◆ The request ◆
Repeat the lines below exactly as written, please, from the line with "obj.parent = empty" to the line with "from mathutils import Matrix, Vector", both lines included, and no others.

Stored records
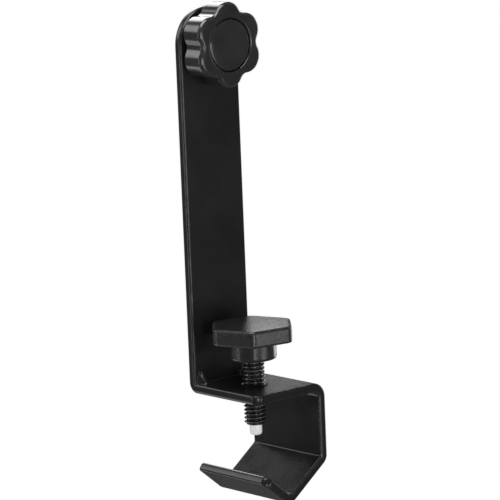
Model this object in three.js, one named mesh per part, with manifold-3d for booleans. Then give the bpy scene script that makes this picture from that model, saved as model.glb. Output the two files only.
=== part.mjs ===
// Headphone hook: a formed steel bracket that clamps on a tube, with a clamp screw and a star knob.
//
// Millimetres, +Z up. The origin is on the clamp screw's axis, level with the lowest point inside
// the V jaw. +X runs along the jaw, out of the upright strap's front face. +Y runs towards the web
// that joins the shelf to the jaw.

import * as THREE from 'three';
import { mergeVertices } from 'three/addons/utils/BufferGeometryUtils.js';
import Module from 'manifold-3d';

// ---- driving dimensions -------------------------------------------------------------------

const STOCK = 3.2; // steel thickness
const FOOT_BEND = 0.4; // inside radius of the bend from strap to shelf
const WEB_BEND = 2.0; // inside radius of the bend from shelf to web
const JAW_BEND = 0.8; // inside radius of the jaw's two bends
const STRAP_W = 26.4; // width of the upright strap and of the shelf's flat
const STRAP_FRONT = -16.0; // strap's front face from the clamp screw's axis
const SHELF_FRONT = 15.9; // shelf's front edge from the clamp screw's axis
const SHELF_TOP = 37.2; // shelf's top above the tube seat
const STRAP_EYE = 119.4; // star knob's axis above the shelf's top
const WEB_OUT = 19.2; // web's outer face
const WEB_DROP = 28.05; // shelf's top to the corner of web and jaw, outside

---

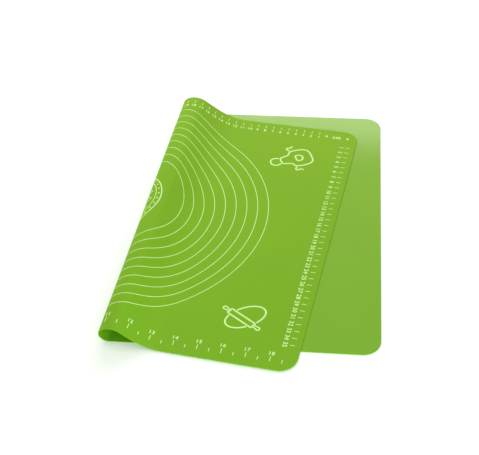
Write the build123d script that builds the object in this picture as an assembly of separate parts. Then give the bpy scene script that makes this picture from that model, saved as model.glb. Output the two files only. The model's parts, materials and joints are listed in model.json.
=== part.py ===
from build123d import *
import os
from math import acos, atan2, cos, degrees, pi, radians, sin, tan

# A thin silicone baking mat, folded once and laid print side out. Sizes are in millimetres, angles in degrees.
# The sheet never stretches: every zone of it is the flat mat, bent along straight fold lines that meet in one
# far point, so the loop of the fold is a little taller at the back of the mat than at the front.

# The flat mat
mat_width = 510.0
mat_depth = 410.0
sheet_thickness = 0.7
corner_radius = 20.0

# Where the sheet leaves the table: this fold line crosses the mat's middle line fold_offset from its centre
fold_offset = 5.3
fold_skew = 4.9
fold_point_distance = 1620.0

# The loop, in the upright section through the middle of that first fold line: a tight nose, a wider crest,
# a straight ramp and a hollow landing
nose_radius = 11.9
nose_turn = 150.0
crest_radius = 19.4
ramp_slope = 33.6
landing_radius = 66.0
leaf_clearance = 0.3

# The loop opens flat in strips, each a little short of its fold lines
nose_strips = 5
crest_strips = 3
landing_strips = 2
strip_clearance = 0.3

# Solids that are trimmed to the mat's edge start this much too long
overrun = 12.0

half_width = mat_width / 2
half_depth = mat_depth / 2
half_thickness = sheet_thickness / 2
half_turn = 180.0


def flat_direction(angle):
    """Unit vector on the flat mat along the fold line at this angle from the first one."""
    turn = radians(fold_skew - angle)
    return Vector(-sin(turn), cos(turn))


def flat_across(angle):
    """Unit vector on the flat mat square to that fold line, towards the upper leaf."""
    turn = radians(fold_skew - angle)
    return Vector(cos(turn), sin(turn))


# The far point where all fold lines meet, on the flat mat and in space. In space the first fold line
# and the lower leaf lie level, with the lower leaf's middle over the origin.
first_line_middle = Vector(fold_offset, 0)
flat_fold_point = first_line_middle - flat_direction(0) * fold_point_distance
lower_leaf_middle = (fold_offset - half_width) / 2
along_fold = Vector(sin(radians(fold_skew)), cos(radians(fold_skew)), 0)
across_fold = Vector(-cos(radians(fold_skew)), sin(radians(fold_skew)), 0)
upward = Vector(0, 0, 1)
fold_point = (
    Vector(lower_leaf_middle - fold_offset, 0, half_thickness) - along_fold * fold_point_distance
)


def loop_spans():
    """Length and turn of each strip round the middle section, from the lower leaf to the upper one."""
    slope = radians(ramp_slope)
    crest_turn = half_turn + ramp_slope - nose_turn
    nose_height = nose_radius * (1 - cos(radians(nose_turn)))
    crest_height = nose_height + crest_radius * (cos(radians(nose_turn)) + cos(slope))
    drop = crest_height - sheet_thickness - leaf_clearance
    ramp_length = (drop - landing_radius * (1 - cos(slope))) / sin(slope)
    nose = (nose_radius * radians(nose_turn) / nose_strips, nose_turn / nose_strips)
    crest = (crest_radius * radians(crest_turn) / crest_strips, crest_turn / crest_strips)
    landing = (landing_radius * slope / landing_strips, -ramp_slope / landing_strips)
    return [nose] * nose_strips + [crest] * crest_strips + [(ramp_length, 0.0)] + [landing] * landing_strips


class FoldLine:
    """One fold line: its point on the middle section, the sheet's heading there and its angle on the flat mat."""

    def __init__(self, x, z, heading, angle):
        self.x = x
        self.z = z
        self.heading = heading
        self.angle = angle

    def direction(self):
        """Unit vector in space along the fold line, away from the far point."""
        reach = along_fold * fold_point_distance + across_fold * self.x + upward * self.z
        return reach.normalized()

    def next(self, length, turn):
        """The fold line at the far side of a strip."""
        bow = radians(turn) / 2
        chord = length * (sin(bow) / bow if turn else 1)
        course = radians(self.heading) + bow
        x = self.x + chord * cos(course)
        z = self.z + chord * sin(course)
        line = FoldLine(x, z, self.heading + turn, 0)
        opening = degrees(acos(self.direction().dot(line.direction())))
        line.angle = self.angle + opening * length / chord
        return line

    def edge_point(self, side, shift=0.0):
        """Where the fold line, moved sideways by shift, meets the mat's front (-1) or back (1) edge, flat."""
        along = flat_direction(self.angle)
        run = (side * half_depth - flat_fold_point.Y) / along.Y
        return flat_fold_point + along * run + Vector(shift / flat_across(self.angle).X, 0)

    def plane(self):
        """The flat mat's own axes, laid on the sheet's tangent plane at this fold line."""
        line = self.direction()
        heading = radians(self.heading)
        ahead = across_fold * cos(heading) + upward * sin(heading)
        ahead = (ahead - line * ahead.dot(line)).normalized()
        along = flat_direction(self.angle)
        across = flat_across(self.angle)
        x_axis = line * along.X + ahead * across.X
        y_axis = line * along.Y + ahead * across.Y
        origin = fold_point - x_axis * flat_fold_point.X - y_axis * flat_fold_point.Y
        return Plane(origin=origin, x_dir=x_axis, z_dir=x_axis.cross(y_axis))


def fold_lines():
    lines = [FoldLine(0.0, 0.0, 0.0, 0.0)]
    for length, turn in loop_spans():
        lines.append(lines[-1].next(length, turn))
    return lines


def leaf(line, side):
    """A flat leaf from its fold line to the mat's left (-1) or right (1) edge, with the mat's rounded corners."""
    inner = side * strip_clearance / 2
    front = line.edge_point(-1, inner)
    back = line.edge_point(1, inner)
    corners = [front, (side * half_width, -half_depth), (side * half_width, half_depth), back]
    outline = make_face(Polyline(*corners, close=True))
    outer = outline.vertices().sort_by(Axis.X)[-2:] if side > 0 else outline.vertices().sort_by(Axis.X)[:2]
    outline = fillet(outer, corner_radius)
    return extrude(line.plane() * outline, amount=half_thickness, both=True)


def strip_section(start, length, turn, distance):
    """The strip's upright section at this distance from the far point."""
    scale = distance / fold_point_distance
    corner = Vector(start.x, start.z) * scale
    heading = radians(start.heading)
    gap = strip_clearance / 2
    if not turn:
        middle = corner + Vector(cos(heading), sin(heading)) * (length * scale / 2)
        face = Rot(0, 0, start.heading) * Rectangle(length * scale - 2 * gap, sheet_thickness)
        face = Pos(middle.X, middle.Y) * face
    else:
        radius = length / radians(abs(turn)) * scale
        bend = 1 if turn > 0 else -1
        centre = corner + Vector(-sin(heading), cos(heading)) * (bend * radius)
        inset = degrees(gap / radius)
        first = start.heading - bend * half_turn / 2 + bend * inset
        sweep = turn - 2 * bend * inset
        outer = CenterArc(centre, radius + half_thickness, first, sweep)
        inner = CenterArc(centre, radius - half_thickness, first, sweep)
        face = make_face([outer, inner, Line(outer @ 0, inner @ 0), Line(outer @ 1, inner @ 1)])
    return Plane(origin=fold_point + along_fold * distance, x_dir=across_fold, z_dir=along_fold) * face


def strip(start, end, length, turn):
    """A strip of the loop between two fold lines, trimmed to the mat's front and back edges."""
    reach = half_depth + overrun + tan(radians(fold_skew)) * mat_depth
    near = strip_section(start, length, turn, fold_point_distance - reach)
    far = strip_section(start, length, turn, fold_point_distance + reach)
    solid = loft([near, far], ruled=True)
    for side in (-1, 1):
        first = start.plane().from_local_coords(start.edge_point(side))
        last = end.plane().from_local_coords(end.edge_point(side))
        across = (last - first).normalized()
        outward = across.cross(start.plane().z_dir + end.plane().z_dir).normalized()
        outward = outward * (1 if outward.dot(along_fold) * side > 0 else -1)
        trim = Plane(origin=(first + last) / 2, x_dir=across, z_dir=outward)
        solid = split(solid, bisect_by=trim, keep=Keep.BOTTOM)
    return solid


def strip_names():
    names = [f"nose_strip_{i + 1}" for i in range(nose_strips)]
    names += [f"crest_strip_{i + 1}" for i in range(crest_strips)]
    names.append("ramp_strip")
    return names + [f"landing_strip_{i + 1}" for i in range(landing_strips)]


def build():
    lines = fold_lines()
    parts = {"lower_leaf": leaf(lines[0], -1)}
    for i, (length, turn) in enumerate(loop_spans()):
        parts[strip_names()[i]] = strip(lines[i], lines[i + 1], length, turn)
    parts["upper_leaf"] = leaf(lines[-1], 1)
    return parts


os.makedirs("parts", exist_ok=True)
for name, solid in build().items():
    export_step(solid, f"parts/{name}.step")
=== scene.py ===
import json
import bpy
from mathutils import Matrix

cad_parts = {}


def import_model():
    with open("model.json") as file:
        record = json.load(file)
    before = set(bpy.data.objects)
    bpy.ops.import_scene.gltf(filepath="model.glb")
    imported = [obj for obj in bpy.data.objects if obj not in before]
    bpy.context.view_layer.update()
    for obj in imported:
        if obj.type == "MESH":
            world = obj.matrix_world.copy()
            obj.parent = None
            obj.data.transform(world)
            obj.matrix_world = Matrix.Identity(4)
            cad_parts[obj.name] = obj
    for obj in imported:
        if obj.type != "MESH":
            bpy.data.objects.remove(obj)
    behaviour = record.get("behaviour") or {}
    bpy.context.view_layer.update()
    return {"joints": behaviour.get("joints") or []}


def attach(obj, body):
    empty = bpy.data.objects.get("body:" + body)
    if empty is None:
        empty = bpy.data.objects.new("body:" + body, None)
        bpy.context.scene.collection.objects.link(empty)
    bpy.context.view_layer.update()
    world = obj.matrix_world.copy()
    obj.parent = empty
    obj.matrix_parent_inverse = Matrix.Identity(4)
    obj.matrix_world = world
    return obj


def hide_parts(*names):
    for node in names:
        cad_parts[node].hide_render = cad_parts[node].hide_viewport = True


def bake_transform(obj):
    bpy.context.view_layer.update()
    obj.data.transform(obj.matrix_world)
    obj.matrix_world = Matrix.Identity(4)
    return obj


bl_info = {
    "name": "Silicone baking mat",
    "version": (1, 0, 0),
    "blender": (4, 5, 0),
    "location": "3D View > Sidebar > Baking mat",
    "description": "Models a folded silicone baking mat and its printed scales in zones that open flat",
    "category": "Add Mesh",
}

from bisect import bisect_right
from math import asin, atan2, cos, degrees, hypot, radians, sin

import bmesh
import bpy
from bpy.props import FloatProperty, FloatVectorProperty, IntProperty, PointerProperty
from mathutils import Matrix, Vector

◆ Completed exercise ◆
    obj.parent = empty
    obj.matrix_parent_inverse = Matrix.Identity(4)
    obj.matrix_world = world
    return obj


def hide_parts(*names):
    for node in names:
        cad_parts[node].hide_render = cad_parts[node].hide_viewport = True


def bake_transform(obj):
    bpy.context.view_layer.update()
    obj.data.transform(obj.matrix_world)
    obj.matrix_world = Matrix.Identity(4)
    return obj


bl_info = {
    "name": "Silicone baking mat",
    "version": (1, 0, 0),
    "blender": (4, 5, 0),
    "location": "3D View > Sidebar > Baking mat",
    "description": "Models a folded silicone baking mat and its printed scales in zones that open flat",
    "category": "Add Mesh",
}

from bisect import bisect_right
from math import asin, atan2, cos, degrees, hypot, radians, sin

import bmesh
import bpy
from bpy.props import FloatProperty, FloatVectorProperty, IntProperty, PointerProperty
from mathutils import Matrix, Vector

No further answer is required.